*Your instructions*: Using the records below, locate all lines containing "names" and return them.

___ Material

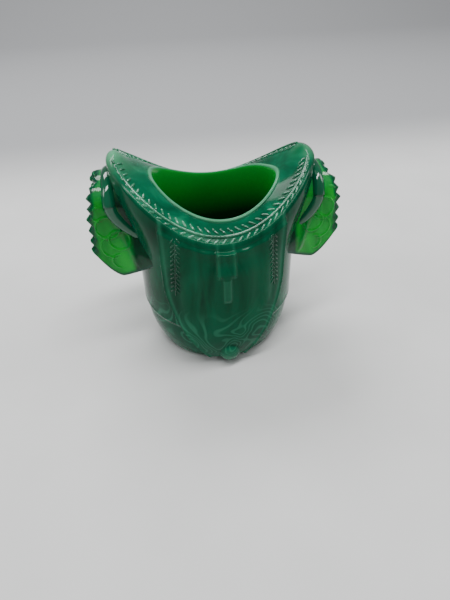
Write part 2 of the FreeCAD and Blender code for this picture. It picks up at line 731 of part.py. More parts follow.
path = roll_path()
start = path.Vertexes[0].Point
along = path.Edges[0].tangentAt(path.Edges[0].FirstParameter)
ring = Part.Wire(Part.makeCircle(DIM["roll_radius"].value, start, along))
roll_tube = coded("roll_tube", path.makePipeShell([ring], True, False))
roll_stop = boolean("MultiFuse", "roll_stop", fender_body, blanket_clipped)
roll = boolean("Cut", "roll", roll_tube, roll_stop)

skin_hull = blanket_hull("blanket_skin", DIM["rosette_relief"],
                         DIM["blanket_shoulder"].value + DIM["rosette_relief"].value)
rosette_skin = boolean("Cut", "rosette_skin", skin_hull, outer_hull)


def rosette_rings():
    """Two linked rings and a slanting rib on each side panel."""
    outer = DIM["rosette_radius"].value
    inner = outer - DIM["rosette_thick"].value
    turn = FreeCAD.Vector(0, 1, 0)
    solids = []
    for ring_name in ("lower_ring", "upper_ring"):
        centre = FreeCAD.Vector(DIM[ring_name + "_reach"].value, -FAR, DIM[ring_name + "_level"].value)
        disc = Part.makeCylinder(outer, 2 * FAR, centre, turn)
        solids.append(disc.cut(Part.makeCylinder(inner, 2 * FAR, centre, turn)))
    rib_foot = FreeCAD.Vector(DIM["rib_reach"].value, -FAR, DIM["rib_low"].value)
    rib = Part.makeBox(DIM["rosette_thick"].value, 2 * FAR, DIM["rib_length"].value, rib_foot)
    rib.rotate(rib_foot, turn, DIM["rib_lean"].value)
    return solids[0].fuse(solids[1]).fuse(rib)


rosette_both = boolean("Common", "rosette_both", rosette_skin, coded("rosette_rings", rosette_rings()))
doc.recompute()

panel_split = DIM["blanket_split"]
PANELS = [
    ("front", block("blanket_front_zone", (0.0, -FAR, 0.0), (FAR, 0.0, panel_split))),
    ("top", block("blanket_top_zone", (0.0, -FAR, panel_split), (FAR, FAR, FAR + FAR))),
    ("rear", block("blanket_rear_zone", (0.0, 0.0, 0.0), (FAR, FAR, panel_split))),
]
for panel, zone in PANELS:
    panel_full = boolean("Common", f"blanket_{panel}_full", blanket_clipped, zone)
    right = boolean("Cut", f"right_blanket_{panel}", panel_full, fender_body)
    keep(f"right_blanket_{panel}", right)
    keep(f"left_blanket_{panel}", mirrored(f"left_blanket_{panel}", right, LEFT_RIGHT))

# The rounded ends sit on the seat, and the rolls stop under them.
rolls = (("left_blanket_roll", mirrored("left_roll_full", roll, LEFT_RIGHT)), ("right_blanket_roll", roll))
for (end, cap), (roll_name, full_roll) in zip(end_caps, rolls):
    keep(end, boolean("Cut", end, cap, shaped_block))
    keep(roll_name, boolean("Cut", roll_name, full_roll, cap))
keep("right_blanket_rosettes", rosette_both)
keep("left_blanket_rosettes", mirrored("left_blanket_rosettes", rosette_both, LEFT_RIGHT))

# ---------------------------------------------------------------- check and export
doc.recompute()
for item in doc.Objects:
    if "Invalid" in item.State or "Error" in item.State:
        raise RuntimeError(f"{item.Label} failed: {item.State}")
for name, item in SUB_PARTS:
    shape = item.Shape
    if shape.isNull() or not shape.isValid() or not shape.Solids:
        raise RuntimeError(f"{name} has no valid solid")
for name, item in SUB_PARTS:
    item.Shape.exportStep(f"parts/{name}.step")
    box = item.Shape.BoundBox
    print(f"{name:26s} solids {len(item.Shape.Solids):3d} volume {item.Shape.Volume:9.1f} "
          f"z {box.ZMin:6.2f} to {box.ZMax:6.2f}")
print(len(SUB_PARTS), "sub-parts")
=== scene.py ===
"""Looks of the saddle-on-barrel glass holder: one continuous slag-glass casting with moulded
relief, translucent serrated blankets, and the raised marks on the seat's border and fenders."""
import bpy
import math
import numpy as np
from mathutils import Matrix, Vector


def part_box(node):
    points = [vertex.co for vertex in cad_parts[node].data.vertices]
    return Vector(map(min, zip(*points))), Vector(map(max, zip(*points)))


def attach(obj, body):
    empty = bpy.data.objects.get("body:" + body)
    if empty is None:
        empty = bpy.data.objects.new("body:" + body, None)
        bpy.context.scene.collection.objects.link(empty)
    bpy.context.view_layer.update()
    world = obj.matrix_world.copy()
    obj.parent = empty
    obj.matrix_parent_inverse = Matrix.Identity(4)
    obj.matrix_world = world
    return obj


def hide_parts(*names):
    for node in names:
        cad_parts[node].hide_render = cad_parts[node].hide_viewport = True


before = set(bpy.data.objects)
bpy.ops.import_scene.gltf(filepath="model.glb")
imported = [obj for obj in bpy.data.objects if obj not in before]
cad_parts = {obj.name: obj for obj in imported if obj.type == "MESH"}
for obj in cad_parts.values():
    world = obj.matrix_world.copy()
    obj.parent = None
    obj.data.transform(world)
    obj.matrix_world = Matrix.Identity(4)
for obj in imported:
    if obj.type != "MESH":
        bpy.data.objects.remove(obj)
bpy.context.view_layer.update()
MM = 0.001
FRONT_REAR = {-1: "front", 1: "rear"}
LEFT_RIGHT = {-1: "left", 1: "right"}


# ------------------------------------------------------------- sizes from the frame (mm)
def node_low(name):
    """Least x, y and z of one node of the frame."""
    return np.array(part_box(name)[0]) / MM


def node_high(name):
    """Greatest x, y and z of one node of the frame."""
    return np.array(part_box(name)[1]) / MM


FOOT_RADIUS = node_high("foot_ring")[0]
FOOT_BORE = node_high("cup_floor")[0]
FOOT_DEPTH = node_low("cup_floor")[2]
STAVE_RADIUS = node_high("lower_staves")[0]
HOOP_LOW = node_low("barrel_hoop")[2]
HOOP_HIGH = node_high("barrel_hoop")[2]
BARREL_RADIUS = node_high("upper_barrel")[0]
NECK = node_high("upper_barrel")[2]
END_REACH = -node_low("cantle_roll")[0]
SIDE_REACH = -node_low("front_border")[1]
RIDGE_SIDE = -node_low("front_border_ridge")[1]
FENDER_HALF = node_high("front_fender")[0]
STRAP_HALF = node_high("front_strap")[0]
KNOB_SIZE = node_high("front_stirrup_knob") - node_low("front_stirrup_knob")
BLANKET_ROOF = node_high("right_blanket_top")[2]


# ------------------------------------------------------------- formulas shared by the pieces
def smooth(t):
    """A soft step from 0 to 1."""
    t = np.clip(t, 0.0, 1.0)
    return t * t * (3 - 2 * t)


def bump(distance, width):
    """A soft bump, 1 where the distance is 0."""
    return np.exp(-(distance / width) ** 2)


def oval(x, y, centre, half):
    """A soft oval bump seen from above, 1 at its centre."""
    return np.exp(-((x - centre[0]) / half[0]) ** 2 - ((y - centre[1]) / half[1]) ** 2)


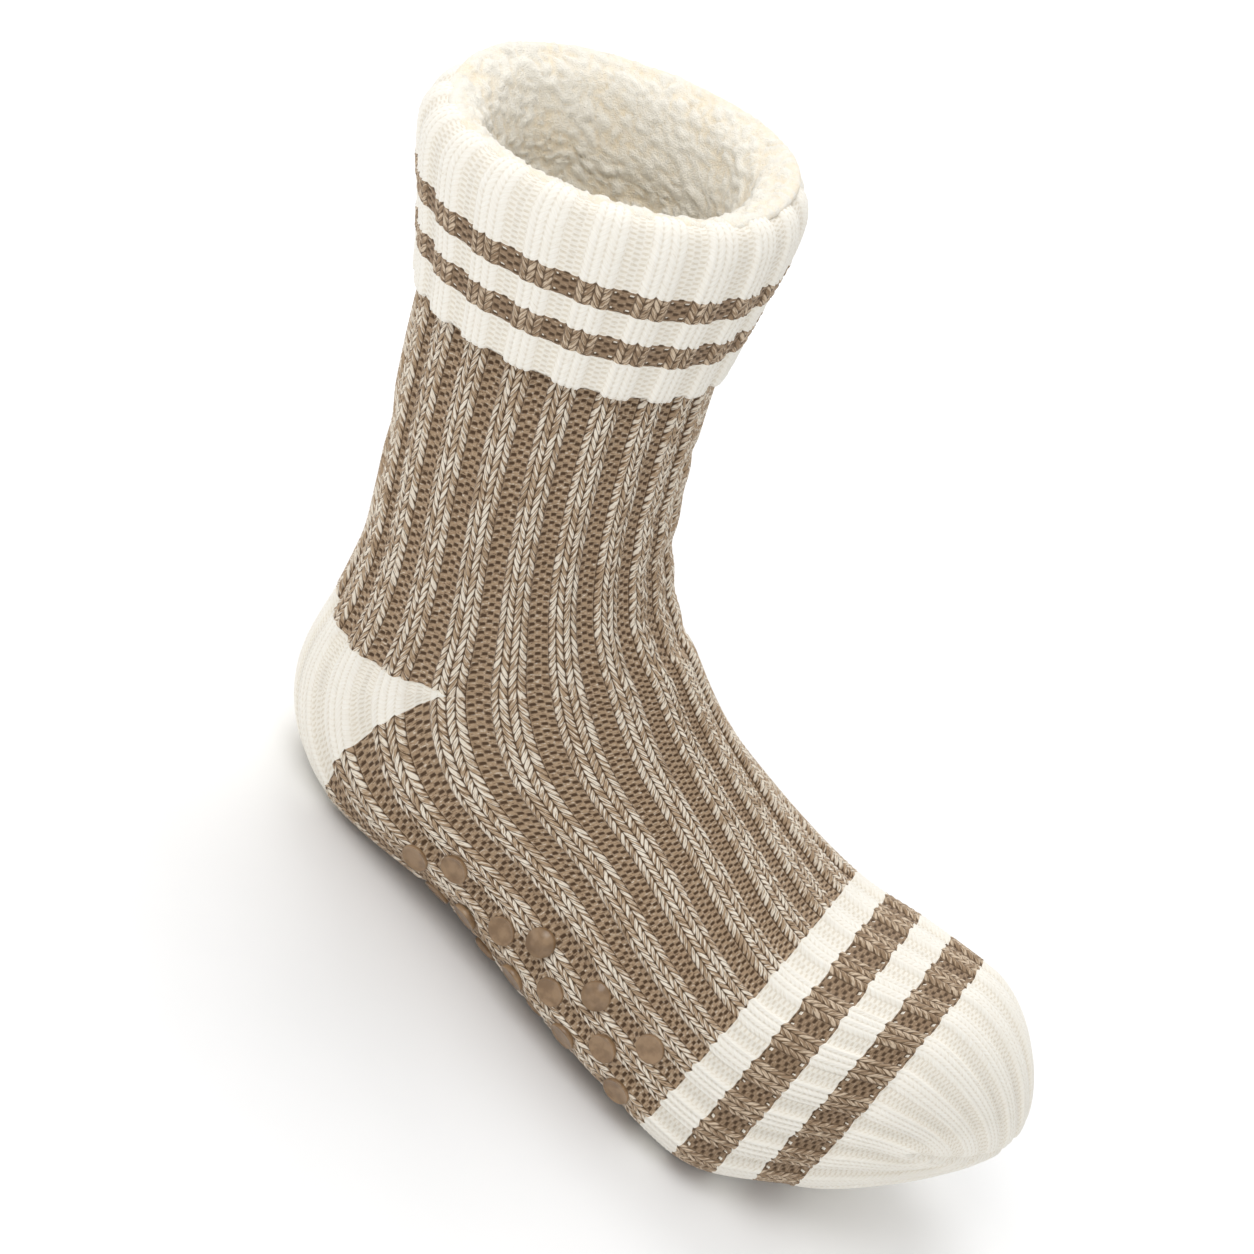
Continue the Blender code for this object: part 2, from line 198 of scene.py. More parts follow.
# Lining: (drop, stand-off) of the crown from the rim's crest to the inside, and how much higher
# and wider the crown is on its far side
CROWN = ((-0.0046, 0.0034), (-0.0058, 0.0028), (-0.0060, 0.0006), (-0.0046, -0.0022),
         (-0.0030, -0.0046), (-0.0006, -0.0066), (0.0034, -0.0080), (0.0095, -0.0086),
         (0.0180, -0.0080))
CROWN_FAR = (0.0034, 0.0022)
CROWN_FAR_SHARE = (0.1, 0.8)
CROWN_FADE = 0.014
LINING_OUTSIDE = KNIT_WALL + 2.0 * GAP
LINING_INSIDE = KNIT_WALL + GAP + PILE
LINING_FLOOR = LINING_OUTSIDE + 0.001
LINING_TOE_STEPS = 8
BACKING_ROWS = (0.25, 0.34)
BACKING_TOE_STEPS = 5
PILE_COLUMNS = 330
PILE_STEP = 0.00075
PILE_COARSE_STEP = 0.0032
PILE_VISIBLE = 0.100
PILE_EDGE_RINGS = 5.0
PILE_LIFT = 0.0013
PILE_FLATNESS = 1.6

# Curls of the pile: the warps' seed, then each noise's scale with its shift or share of the height
PILE_SEED = 7
PILE_WARP = (150.0, 0.0024)
PILE_FINE_WARP = (420.0, 0.0008)
PILE_FINE_PLACE = (7.0, 0.0, 3.0)
PILE_PUFFS = (230.0, 1.32)
PILE_CURLS = (560.0, 0.77)
PILE_SWELL = (80.0, 0.50)

# Grip dots: (share of the radius, height) from the skirt in the knit to the flat top, and the
# knit pressed flat around them, in shares of the diameter
DOT_DIAMETER = 0.0086
DOT_SINK = 0.0003
DOT_LIFT = 0.0008
DOT_PRESS = (0.50, 0.80)
DOT_SIDES = 28
DOT_PROFILE = ((0.96, -0.0012), (0.99, -0.0002), (1.00, 0.00025), (0.985, 0.00050),
               (0.95, 0.00062), (0.90, 0.00062), (0.85, 0.00050), (0.78, 0.00042), (0.40, 0.00042))

# Yarns in order of their numbers: name, dark, middle and light colour in linear values, strength
# of the painted shade in the gaps, contrast of the plies, share of the holes in the gaps, strength
# of the painted shade in the furrows. The dark colour is also the colour of the painted shade.
YARNS = (
    ("taupe_yarn", (0.085, 0.046, 0.021), (0.415, 0.292, 0.182), (0.82, 0.74, 0.62),
     1.00, 1.0, 0.0, 0.10),
    ("cream_yarn", (0.60, 0.51, 0.37), (0.88, 0.843, 0.762), (0.91, 0.885, 0.82),
     0.44, 0.6, 0.7, 0.03),
    ("brown_yarn", (0.085, 0.048, 0.023), (0.300, 0.203, 0.122), (0.66, 0.53, 0.39),
     0.90, 0.8, 0.0, 0.12),
)

# Gaps between strands and bars, as ranges over which painted shade darkens them
STRAND_EDGE = (0.55, 1.0)
LEAF_EDGE = (0.35, 1.0)
HOLE_EDGE = (0.15, 0.85)
PURL_EDGE = (0.38, 0.92)
LEAF_SQUARENESS = 3.0
PURL_SQUARENESS = 4.0

# Plies: scale across and along, and the step of the pattern from strand to strand
PLY_NOISE = (1.4, 3.0)
KNIT_PLIES = (0.9, 1.9, 7.3)
PURL_PLIES = (0.9, 3.6, 5.1)
PURL_PLY_CONTRAST = 0.75
PLY_MIDDLE = (0.48, 0.52)
PLY_SPREAD = 0.16
STITCH_TONE = 0.18
# The plies' shade is raised on the knit strands and lowered in the furrows; the furrows' lower shade
# is painted shade
KNIT_LIFT = 0.09
PURL_LIFT = -0.01

# Pile, silicone and floor colours, linear
# The pile's low colour is tan painted shade for the hollows between the curls
PILE_PAINTED_SHADE = (0.93, 0.81, 0.61)
PILE_HIGH = (0.93, 0.885, 0.78)
PILE_TIPS = (0.93, 0.90, 0.83)
PILE_TIP_SHARE = 0.35
SILICONE = ((0.200, 0.118, 0.056), (0.300, 0.190, 0.100))
FLOOR = ((0.93, 0.93, 0.93), (0.955, 0.955, 0.955))

# Camera, as fitted to the photograph, in pixels and degrees
IMAGE_SIDE = 1254.0
IMAGE_MIDDLE = (699.1, 665.3)
CAMERA_AZIMUTH = 2.18
CAMERA_ELEVATION = 30.95
CAMERA_ROLL = 39.79
CAMERA_DISTANCE = 1.6964
CAMERA_FOCUS = 6278.6
CAMERA_TARGET = (0.090, 0.0, 0.100)
CAMERA_REACH = 20.0
SENSOR = 36.0

# Studio. A lamp is its name, place, target, size and power.
FLOOR_SIDE = 12.0
SKY_STRENGTH = 0.79
LAMPS = (
    ("key", (-0.66, 0.80, 1.30), (0.0, 0.0, 0.06), 1.1, 8.5),
    ("fill", (-0.55, -0.85, 1.50), (0.0, 0.0, 0.10), 1.2, 8.5),
)


def natural_spline(values):
    """Second derivatives of a natural cubic through evenly spaced rows."""
    count = len(values)
    system = np.zeros((count, count))
    right = np.zeros_like(values)
    system[0, 0] = 1.0
    system[-1, -1] = 1.0
    for i in range(1, count - 1):
        system[i, i - 1:i + 2] = (1.0, 4.0, 1.0)
        right[i] = 6.0 * (values[i + 1] - 2.0 * values[i] + values[i - 1])
    return np.linalg.solve(system, right)


def spline_at(values, curves, v):
    """The cubic's values at row v."""
    i = min(int(v), len(values) - 2)
    t = v - i
    s = 1.0 - t
    even = s * values[i] + t * values[i + 1]
    return even + ((s ** 3 - s) * curves[i] + (t ** 3 - t) * curves[i + 1]) / 6.0


def smooth_step(value, low, high):
    """0 up to low, 1 from high on and a soft rise between."""
    t = np.clip((value - low) / (high - low), 0.0, 1.0)
    return t * t * (3.0 - 2.0 * t)


ROW_SCALE = np.array((FOOT_LENGTH, LEG_HEIGHT, FOOT_LENGTH, LEG_HEIGHT, FOOT_WIDTH, 1.0))
ROWS = np.array(SECTIONS) * ROW_SCALE
CURVES = natural_spline(ROWS)
FORM_ROWS = np.concatenate((np.linspace(0.0, LAST_ROW, LAST_ROW * ROW_STEPS + 1),
                            LAST_ROW + np.linspace(0.0, 1.0, TOE_STEPS + 1)[1:]))


def section(v, inset):
    """Centre, half depth, half width and lower bend at row v, moved inward by inset."""
    row = spline_at(ROWS, CURVES, v)
    front = np.array((row[0], 0.0, row[1]))
    back = np.array((row[2], 0.0, row[3]))
    half = (front - back) / 2.0
    half *= 1.0 - inset / np.linalg.norm(half)
    return (front + back) / 2.0, half, row[4] - inset, row[5]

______

*Final result*:
def hide_parts(*names):
    for node in names:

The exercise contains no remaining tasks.